Ce cinéma de l’âge d’or, il n’a cessé d’irriguer l’oeuvre des Coen, fût-ce de manière détournée. Les brothers ont ainsi régulièrement emprunté tout en s’en distanciant aux genres ayant défini la grammaire hollywoodienne, du film noir dans Blood Simple au western dans No Country for Old Men puis True Grit; et l’on en passe, comme le film de gangsters dans Miller’s Crossing ou celui d’évasion dans O Brother. Hail, Caesar! propose pour sa part un patchwork de différents genres, du péplum à la comédie sophistiquée, en passant par le musical. Mais s’il y là à l’occasion l’expression d’un regard en coin, celui-ci peut aussi prendre un tour quasi fétichiste, et l’extraordinaire ballet aquatique qu’illumine Scarlett Johansson évoque irrésistiblement Esther Williams et Million Dollar Mermaid, tandis que le numéro de claquettes de Channing Tatum pourrait sortir de On the Town.« Nous y avons pris énormément de plaisir, opine Joel. Nous n’avions jamais tourné de scène de claquettes auparavant, et avons fait appel à Chris Gattelli, un chorégraphe de Broadway. La simple idée de voir Channing exécuter un numéro de claquettes nous semblait digne d’intérêt, de même qu’imaginer une scène de danse susceptible d’avoir été tournée à l’époque. Quant au ballet aquatique, nous admirons Busby Berkeley, et nous nous étions déjà référés à son travail auparavant (dans The Big Lebowski, NDLR). Les défis techniques étaient considérables, notamment parce qu’on ne fait plus ce genre de scènes, sans aller toutefois jusqu’à prendre le pas sur le plaisir. Nous avons essayé d’approcher la perfection, ce qui n’est pas évident alors que l’on tourne avec de vraies nageuses. Il arrive que l’une d’elles ne soit pas totalement synchrone avec les autres, mais c’est aussi cela qui donne le sentiment de réalité, comme c’était déjà le cas à l’époque. »
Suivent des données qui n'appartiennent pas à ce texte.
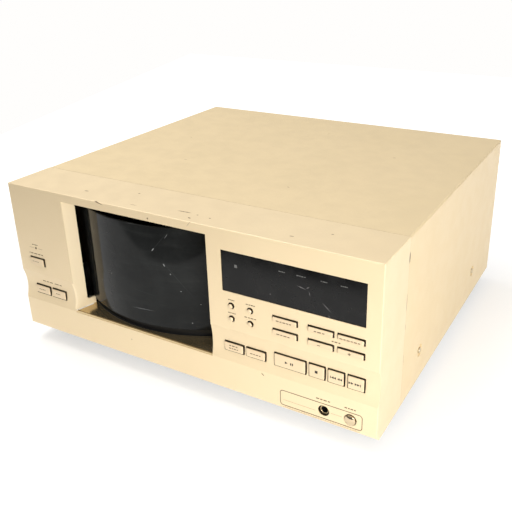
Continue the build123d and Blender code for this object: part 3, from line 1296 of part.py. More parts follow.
def clamp_arm():
    """Hangs from a pin in the frame's ears and swings the puck onto the disc."""
    barrel = rod_x(CLAMP_V, CLAMP_PIVOT_Z, CLAMP_BARREL_R, PLAY_U - CLAMP_W / 2, PLAY_U + CLAMP_W / 2)
    plate = block(PLAY_U - CLAMP_W / 2, PLAY_U + CLAMP_W / 2, CLAMP_V - CLAMP_T / 2, CLAMP_V + CLAMP_T / 2,
                  DISC_Z - CLAMP_TAIL, CLAMP_PIVOT_Z)
    pin = rod_x(CLAMP_V, CLAMP_PIVOT_Z, CLAMP_PIN_R, clamp_ears()[0] - PIN_SPARE,
                clamp_ears()[1] + FRAME_T + PIN_SPARE)
    hole = rod_y(PLAY_U, DISC_Z, PUCK_SHAFT_R + RUNNING, CLAMP_V - CLAMP_T, CLAMP_V + CLAMP_T)
    return in_transport(barrel + plate + pin - hole)


def clamp_puck():
    puck = rod_y(PLAY_U, DISC_Z, PUCK_R, PUCK_V, PUCK_V + PUCK_T)
    puck -= rod_y(PLAY_U, DISC_Z, PUCK_RECESS_R, PUCK_V - 1, PUCK_V + PUCK_RECESS)
    collar = rod_y(PLAY_U, DISC_Z, PUCK_COLLAR_R, PUCK_V + PUCK_T, CLAMP_V - CLAMP_T / 2 - PUCK_END_GAP)
    shaft = rod_y(PLAY_U, DISC_Z, PUCK_SHAFT_R, PUCK_V + PUCK_T, CLAMP_V + CLAMP_T / 2 + PUCK_SHAFT_SPARE)
    return in_transport(puck + collar + shaft)


# ================================================================ all nodes
def all_nodes():
    nodes = {
        "front_panel": front_panel(),
        "window_shelf": window_shelf(),
        "display_window": display_window(),
        "top_cover": top_cover(),
        "bottom_chassis": bottom_chassis(),
        "rear_panel": rear_panel(),
        "feet": feet(),
        "foot_pads": foot_pads(),
        "case_screws": case_screws(),
        "front_board": front_board(),
        "display_tube": display_tube(),
        "headphone_jack": headphone_jack(),
        "level_control": level_control(),
        "level_knob": level_knob(),
        "control_board": control_board(),
        "audio_board": audio_board(),
        "power_transformer": power_transformer(),
        "output_jacks": output_jacks(),
        "ac_inlet": ac_inlet(),
        "rack_base": rack_base(),
        "rack_spindle": rack_spindle(),
        "rack_motor": rack_motor(),
        "motor_bracket": motor_bracket(),
        "door_motor": door_motor(),
        "smoked_door": smoked_door(),
        "door_carrier": door_carrier(),
        "door_pinion": door_pinion(),
        "disc_rack": disc_rack(),
        "rack_pinion": rack_pinion(),
        "transport_frame": transport_frame(),
        "transport_dampers": transport_dampers(),
        "transport_motors": transport_motors(),
        "guide_rods": guide_rods(),
        "disc_guide": disc_guide(),
        "turntable": turntable(),
        "pickup_sled": pickup_sled(),
        "sled_gear": sled_gear(),
        "feed_roller": feed_roller(),
        "clamp_arm": clamp_arm(),
        "clamp_puck": clamp_puck(),
    }
    for name, x0, x1, z0, z1 in FACE_BUTTONS:
        nodes[name] = cap_button(x0, x1, z0, z1, -BUTTON_PROUD)
    for name, x0, x1, z0, z1 in BAND_BUTTONS:
        nodes[name] = cap_button(x0, x1, z0, z1, BAND_BUTTON_Y)
    for name, x, z in ROUND_BUTTONS:
        nodes[name] = round_button(x, z)
    return nodes


os.makedirs("parts", exist_ok=True)
for node_name, node_shape in all_nodes().items():
    export_step(Pos(0, -ORIGIN_Y, 0) * node_shape, f"parts/{node_name}.step")
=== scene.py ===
import json
import math

import bmesh
import bpy
from mathutils import Matrix, Vector


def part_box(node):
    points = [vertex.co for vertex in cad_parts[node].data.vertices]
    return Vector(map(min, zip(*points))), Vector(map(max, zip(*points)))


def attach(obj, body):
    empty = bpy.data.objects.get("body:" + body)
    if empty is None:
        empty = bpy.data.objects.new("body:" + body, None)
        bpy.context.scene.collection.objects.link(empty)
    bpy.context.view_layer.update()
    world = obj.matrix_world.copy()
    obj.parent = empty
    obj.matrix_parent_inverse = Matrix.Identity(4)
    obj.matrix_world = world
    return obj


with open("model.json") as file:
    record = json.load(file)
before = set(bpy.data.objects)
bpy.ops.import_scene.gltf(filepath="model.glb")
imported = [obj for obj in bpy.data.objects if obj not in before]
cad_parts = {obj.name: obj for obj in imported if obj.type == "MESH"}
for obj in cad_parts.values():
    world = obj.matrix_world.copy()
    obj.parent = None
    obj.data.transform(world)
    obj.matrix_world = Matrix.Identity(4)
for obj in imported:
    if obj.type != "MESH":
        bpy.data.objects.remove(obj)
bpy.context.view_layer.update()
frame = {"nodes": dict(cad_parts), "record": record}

# Looks of the disc changer. Sizes below are in millimetres: X from the middle, Y back from the front
# face, Z up from the front face's lower edge. place() turns them into the frame's metres.
ORIGIN_Y = -1000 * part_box("front_panel")[0][1]
FACE_Z = 21.0
PANEL_TOP = 167.2
PANEL_D = 58.7
HALF_W = 210.0
AXIS = (-52.6, 155.3)           # upright axis of rack and door
DOOR_R = 153.4
DOOR_SHADE_EDGE = (-30.5, -28.5)     # in degrees from the front: left of this the door is near black, painted shade
WINDOW = (-136.5, 42.5, 30.0, 161.0)        # left, right, low and high edge of its recess
BAND_LOW = 32.5
BAND_HIGH = 67.3
BAND_DEPTH = 3.4
RECESS_BACK = 25.0              # the window's recess ends before this depth
BOARD_Y = 18.0
LYING_TOP = 0.0272              # in metres: top of the boards that lie on the bottom
DISPLAY_Y = 0.8                 # the display's front lies this far back
SHELF_Z = 33.8                  # top of the floor plate
SOCKET = (159.3, 11.3)          # middle of the phones socket
KNOB = (185.0, 10.9)            # middle of the level knob
KNOB_CROWN = 32.0               # how fast its front falls away, per metre
LINE_BOX = (115.0, 196.4, 2.6, 19.1)        # left, right, low and high edge of the line round both
LINE_BOX_CORNER = 3.2
LINE_BOX_WIDE = 0.75
STROKES = (120.0, 192.0, 2.4)   # first, end and step of the slanting strokes under that box
FACE_HALF = 0.2055              # in metres: the face's holes lie this near to the middle
FACE_HOLES = (3.0, 161.0)       # and between these heights
INSIDE_HALF = 0.2085            # in metres: the inside of the moulding lies this near to it
LEFT_WALL = (-0.1375, -0.1290)  # in metres: the left wall of the recess, along X
LEFT_WALL_HIGH = (34.0, 160.0)
PLATE = (-0.15, 0.06)           # in metres: the floor plate lies between these, along X
COVER_UNDER = (0.180, 0.184)    # in metres: the underside of the cover's top is higher
UNDER_DOOR = (3.5, 2.9)         # in from the door's face: from here the plate is black, painted shade under the door
CAPS_SHADE_DEPTHS = (4.5, 5.0)          # behind these depths the caps are dark: painted shade in the holes round them
NODES = frame["nodes"]


def place(x, y, z):
    return Vector((x, y - ORIGIN_Y, z + FACE_Z)) / 1000


def at_depth(y):
    """Y in metres of a depth behind the front face."""
    return place(0, y, 0).y


def at_height(z):
    """Z in metres of a height above the face's lower edge."""
    return place(0, 0, z).z


def front_of(node):
    """Where a piece's front is, back from the front face."""
    return 1000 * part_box(node)[0][1] + ORIGIN_Y


def band_y(z):
    """How far the hollow band lies behind the front face at a height: an arc."""
    half = (BAND_HIGH - BAND_LOW) / 2
    r = (half * half + BAND_DEPTH * BAND_DEPTH) / (2 * BAND_DEPTH)
    off = z - BAND_LOW - half
    return BAND_DEPTH - r + math.sqrt(r * r - off * off)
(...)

Hollywood change, les Coen restent

Pour autant, les Coen récusent l’idée de nostalgie pour une période qu’ils n’ont du reste pas connue (ils sont nés respectivement en 1954 et en 1957), pas plus qu’un système dont ils ignorent, par la force des choses, s’ils auraient pu y fonctionner. On imagine toutefois que leur talent aurait réussi à s’y exprimer, eux qui ont su composer avec un incontestable brio avec les mutations qu’a connues l’industrie cinématographique depuis leurs débuts, il y a une bonne trentaine d’années maintenant. « Hollywood change constamment, en réaction à l’évolution des marchés et en fonction des opportunités d’exploitation commerciale des films. Nous avons débuté à l’époque de l’émergence du marché vidéo, qui est devenu un débouché auxiliaire pour les films. Et à un moment où, pour les films américains, le marché extérieur a commencé à devenir aussi important que le marché domestique, allant même, pour certains de nos films, jusqu’à l’éclipser en termes de potentiel. Au cours de notre carrière, nous avons vu ces débouchés auxiliaires changer, en même temps que l’accès des spectateurs aux films. L’évolution n’a pas été aussi radicale que dans l’industrie musicale, mais cela s’en rapproche, et certainement depuis une dizaine d’années. »

Eux n’en ont guère été affectés, qui observent de concert avoir « eu la chance d’être « établis » suffisamment tôt pour que notre façon de travailler ne change pas fondamentalement. » Et alors par exemple que nombre de cinéastes américains, et non des moindres, de Todd Haynes à Steven Soderbergh, tâtent aujourd’hui de la télévision, les frères Coen n’envisagent pas la chose pour leur part, quand bien même Fargo, l’un de leurs meilleurs films, fait désormais l’objet d’une déclinaison réussie en série. « Cela nous convient », se bornent-ils à constater du coin des lèvres, précisant, à toutes fins utiles, ne guère la regarder. Autant dire que l’idée de mettre en scène leur propre série leur paraît, à l’évidence, aussi saugrenue que les plans régulièrement échafaudés par leurs personnages: « Je ne pense pas que nous ayons jamais tourné un film long de plus de deux heures et quelques minutes, sourit Ethan.No Country for Old Men faisait deux heures deux minutes, et nous étions mortifiés parce que le générique final l’avait emmené au-delà de la barre des deux heures (rires). Nous préférons travailler sur des formats plus courts, correspondant à la durée moyenne d’un long métrage. » Ce qui, convenons-en, leur a fort bien réussi.